Wittlich. Alfred und Bella Ermann starben im Sobibor. Sie wurden ermordet - weil sie Juden waren. An die beiden Wittlicher erinnert eine Tafel in der ehemaligen Synagoge in der Himmeroder Straße. Und auch sonst wird die Erinnerungsarbeit an die früheren Mitbürger in Wittlich groß geschrieben. Die "Stolpersteine" - im Straßenbelag eingelassene Gedenktafeln aus Messing - sind hingegen kein Thema.

Anders in Bernkastel-Kues: Dort verlegte jüngst Künstler Gunter Demnig vor ehemaligen jüdischen Wohnhäusern 17 Gedenksteine - "Stolpersteine" (der TV berichtete). Sie tragen Namen und Lebensdaten von Opfern des Holocaust. Der Stadtrat Bernkastel-Kues hatte im März der Verlegung von "Stolpersteinen" zugestimmt. Mitinitiiert hat die Aktion das Bündnis für Menschlichkeit und Zivilcourage Bernkastel-Wittlich. Bernkastel-Kues war in Deutschland die 372. Kommune, in der auf diese Art und Weise an die umgebrachten Mitbürger erinnert wird. Auch in Trier, Hermeskeil oder in Waldrach wird an mehreren Stellen auf diese Art und Weise an die vertriebenen und umgebrachten Menschen gedacht.
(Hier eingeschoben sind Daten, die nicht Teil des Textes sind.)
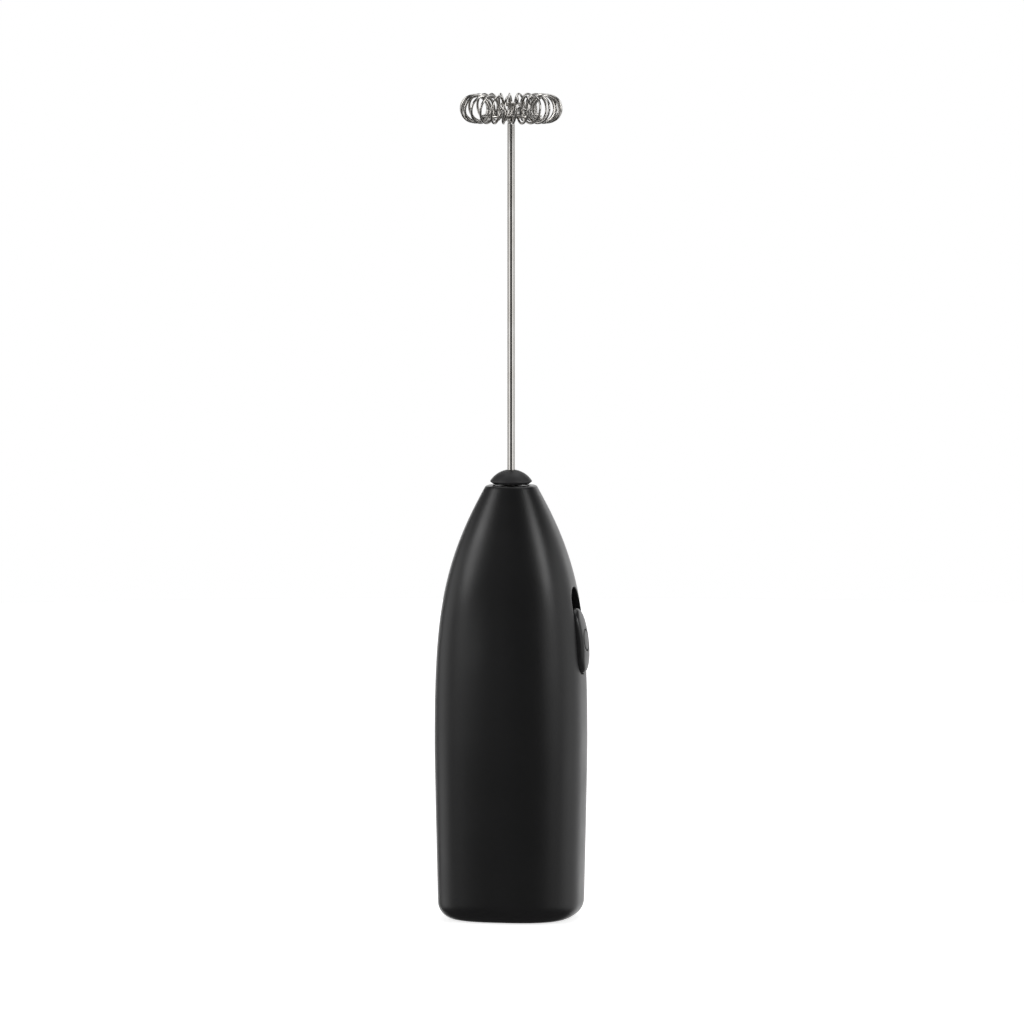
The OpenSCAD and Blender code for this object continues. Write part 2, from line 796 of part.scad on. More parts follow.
strip_foot = motor_z + 2.1;
module fixed_contacts() {
    x = cheek_x + cradle_t;
    color(brass_color)
        for (s = [-1, 1])
            translate([0, s * contact_y, 0])
                box([x, -contact_w / 2 - 0.4, strip_foot], [x + plate_t, contact_w / 2 + 0.4, cradle_top]);
}

// ---- Leads ----

lead_d = 1.1;
strip_x = cheek_x + cradle_t + plate_t / 2;
module lead_battery() {
    color([0.1, 0.1, 0.1])
        lead([[tail_x, tail_y, lead_z], [tail_x, tail_y, lead_z + 1], [tail_x - 0.6, tail_y, lead_z + 2.4],
            [strip_x, contact_y, strip_foot - 2], [strip_x, contact_y, strip_foot]], lead_d);
}
module lead_motor() {
    color([0.7, 0.1, 0.1])
        lead([[-tail_x, tail_y, lead_z], [-tail_x, tail_y, lead_z + 1], [-tail_x + 1, tail_y, lead_z + 2],
            [-5, terminal_y, lead_z], [-1, terminal_y, lead_z]], lead_d);
}
module lead_switch() {
    color([0.7, 0.1, 0.1])
        lead([[strip_x, -contact_y, strip_foot], [strip_x, -contact_y, strip_foot - 2.4],
            [5, -terminal_y, lead_z], [1, -terminal_y, lead_z]], lead_d);
}

front_shell();
rear_shell();
battery_door();
battery_tray();
motor_cradle();
tray_screws();
cradle_screws();
rear_screw();
cell_left();
cell_right();
cell_bridge();
cell_spring();
negative_spring();
negative_contact();
positive_contact();
motor_can();
motor_end_cap();
motor_magnets();
motor_terminals();
motor_brushes();
noise_capacitor();
rotor_shaft();
rotor_core();
rotor_windings();
commutator();
shaft_coupling();
nose_bush();
nose_seal();
whisk_rod();
splash_collar();
whisk_prongs();
whisk_hub();
whisk_ring();
whisk_coil();
switch_button();
switch_slider();
sliding_contact();
fixed_contacts();
lead_battery();
lead_motor();
lead_switch();
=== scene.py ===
"""Looks of a battery milk frother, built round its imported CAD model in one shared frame.

Lengths in this file are in millimetres until a mesh is made; meshes, lights and the camera
are in metres, in the frame of the CAD model.
"""

import json
import logging
import math
from dataclasses import dataclass
from enum import Enum
from functools import cache

import bmesh
import bpy
import numpy as np
from mathutils import Matrix, Vector

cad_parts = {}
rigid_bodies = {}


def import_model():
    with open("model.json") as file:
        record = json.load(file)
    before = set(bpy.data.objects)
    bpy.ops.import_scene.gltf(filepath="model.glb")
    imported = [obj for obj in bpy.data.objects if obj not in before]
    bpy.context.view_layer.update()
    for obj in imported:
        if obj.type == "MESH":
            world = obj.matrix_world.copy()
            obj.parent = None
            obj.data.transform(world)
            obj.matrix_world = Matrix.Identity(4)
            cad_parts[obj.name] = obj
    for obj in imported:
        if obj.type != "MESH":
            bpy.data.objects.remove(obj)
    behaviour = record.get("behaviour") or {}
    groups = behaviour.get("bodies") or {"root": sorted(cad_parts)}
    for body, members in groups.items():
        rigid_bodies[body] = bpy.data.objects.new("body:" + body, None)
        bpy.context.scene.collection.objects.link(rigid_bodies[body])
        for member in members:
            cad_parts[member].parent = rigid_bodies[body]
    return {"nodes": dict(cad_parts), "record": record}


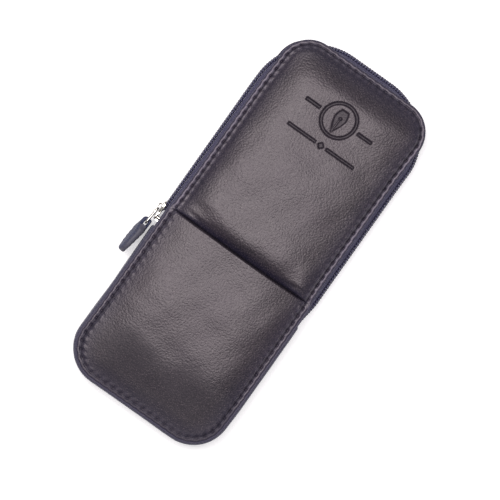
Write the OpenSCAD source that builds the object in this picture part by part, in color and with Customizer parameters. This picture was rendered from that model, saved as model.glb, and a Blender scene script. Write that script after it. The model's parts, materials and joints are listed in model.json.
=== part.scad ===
// Zipped case for two fountain pens, lying on its back.
// The front is cut at a crease: below it is a sewn pocket, above it a padded flap that folds forward.
// X runs across the case, Y along it towards the flap's end, Z up from the resting face.

/* [Case] */
// Half width of the pocket's leather at its edge
pocket_half_w = 34.8; // [34.6:0.1:35.0]
// Half width of the flap's leather at its edge
flap_half_w = 33.6; // [33.4:0.1:33.8]
// Half width of the back's leather at its edge
back_half_w = 34.4; // [34.2:0.1:34.6]
// Y of the leather edge at the pocket's closed end
bottom_y = -82.4; // [-84:0.2:-81]
// Y of the leather edge at the flap's end
top_y = 81; // [80:0.2:82]
// Y of the crease where the flap folds
crease_y = -8; // [-9:0.5:-7]
// Corner radius of the leather at the flap's end
top_corner_r = 13.5; // [13:0.5:14]
// Corner radius of the leather at the pocket's end
bottom_corner_r = 15; // [14.5:0.5:15.5]
// Height of the side wall between the two sewn rims
wall_h = 16.4; // [16:0.2:18]
// Height of the back rim above the resting face
back_crown = 2; // [1.8:0.1:2.2]
// Height of the padded front above its rim
front_crown = 4.2; // [4:0.1:4.4]
// Thickness of the outer leather
leather_t = 1.2; // [1.1:0.1:1.2]

/* [Zip] */
// Half width over the outside of the zip's coil
zip_half_w = 36.4; // [36.4:0.1:36.6]
// Y of the coil's outside across the flap's end
zip_top_y = 84; // [83.4:0.2:84.4]
// Corner radius of the coil's path
zip_corner_r = 27; // [26:0.5:28]
// Pitch of the coil, as on a size 3 coil zip
coil_pitch = 1.24; // [1.2:0.01:1.3]
// Thickness of the coil, outwards from the tape
coil_t = 1.3; // [1.2:0.1:1.3]
// Width of one row of coil
coil_row_w = 2.05; // [1.9:0.05:2.1]
// Thickness of the woven tape
tape_t = 0.55; // [0.5:0.05:0.55]

/* [Slider and puller] */
// Length of the slider along the zip
slider_l = 8.6; // [8:0.2:9]
// Distance between the link's two bars
link_l = 7.4; // [7.3:0.1:8.6]
// Radius of the link's wire
wire_r = 0.5; // [0.4:0.05:0.5]
// Length of the leather tab below the link's lower bar
tab_l = 15.2; // [12:0.2:16]
// Width of the leather tab
tab_w = 8; // [7.6:0.2:8.4]
// Thickness of the tab's two layers together
tab_t = 3.4; // [3.2:0.1:3.4]

/* [Stitching] */
// Distance from one stitch to the next
stitch_pitch = 3.6; // [3.4:0.1:4]
// Length of a stitch that shows
stitch_l = 2.6; // [2.4:0.1:2.8]
// Radius of the thread
thread_r = 0.25; // [0.2:0.05:0.3]
// Distance of the seam from the leather's edge
seam_inset = 1.4; // [1.3:0.1:1.6]

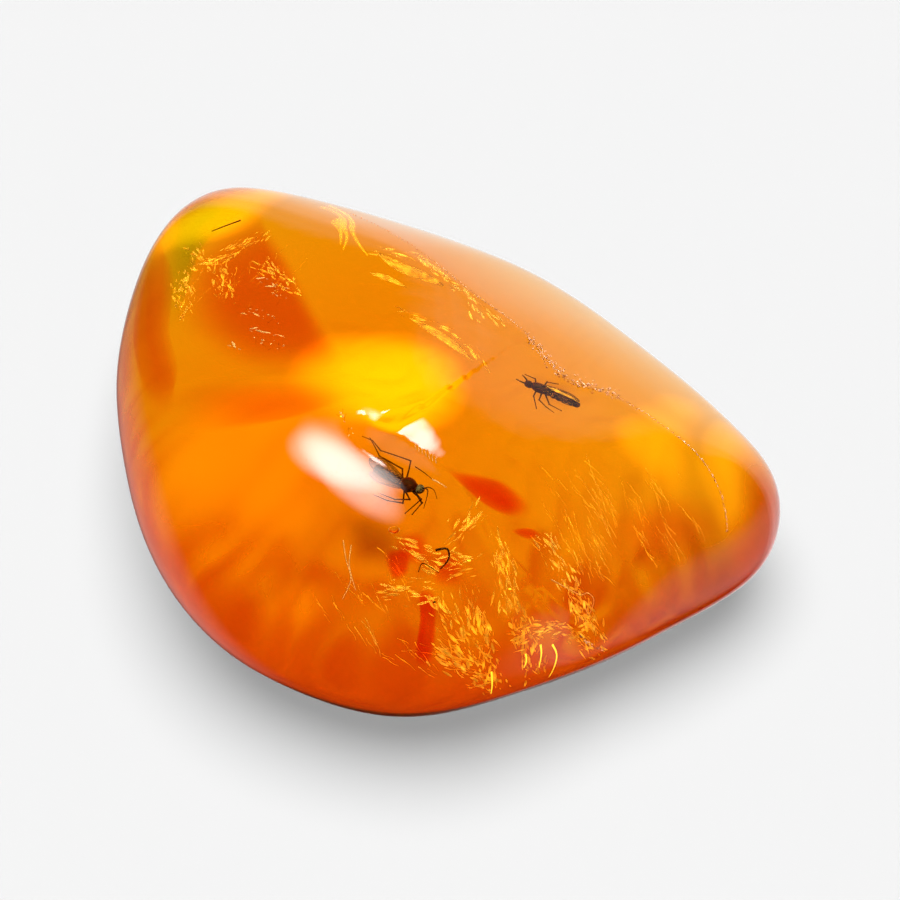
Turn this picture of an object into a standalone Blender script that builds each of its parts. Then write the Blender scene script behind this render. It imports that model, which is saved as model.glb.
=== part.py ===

270 Juden gab es in den 30er-Jahren in Wittlich. Viele von ihnen starben in Konzentrationslagern. Ihrer gedacht wird unter anderem mit einer Mahnwache am 9. November auf dem Marktplatz und einer Kranzniederlegung an der Synagoge.

Deportationshäuser befinden sich in Nähe der Synagoge



In unmittelbarer Nähe befinden sich die Deportationshäuser. Dort mussten die Juden wohnen, nachdem sie ihre eigenen Häuser hatten verlassen müssen. Wo diese waren und wo somit Standorte für "Stolpersteine" wären, ist beispielsweise nachzulesen in der Broschüre "Wittlich 1938 - 2008. 70 Jahre ,Reichskristallnacht'. Erinnern - Gedenken". Dort gibt es einen Stadtplan, auf der neben der jüdischen Schule in der Karrstraße auch mehrere Häuser verzeichnet sind, in den jüdische Mitbürger lebten.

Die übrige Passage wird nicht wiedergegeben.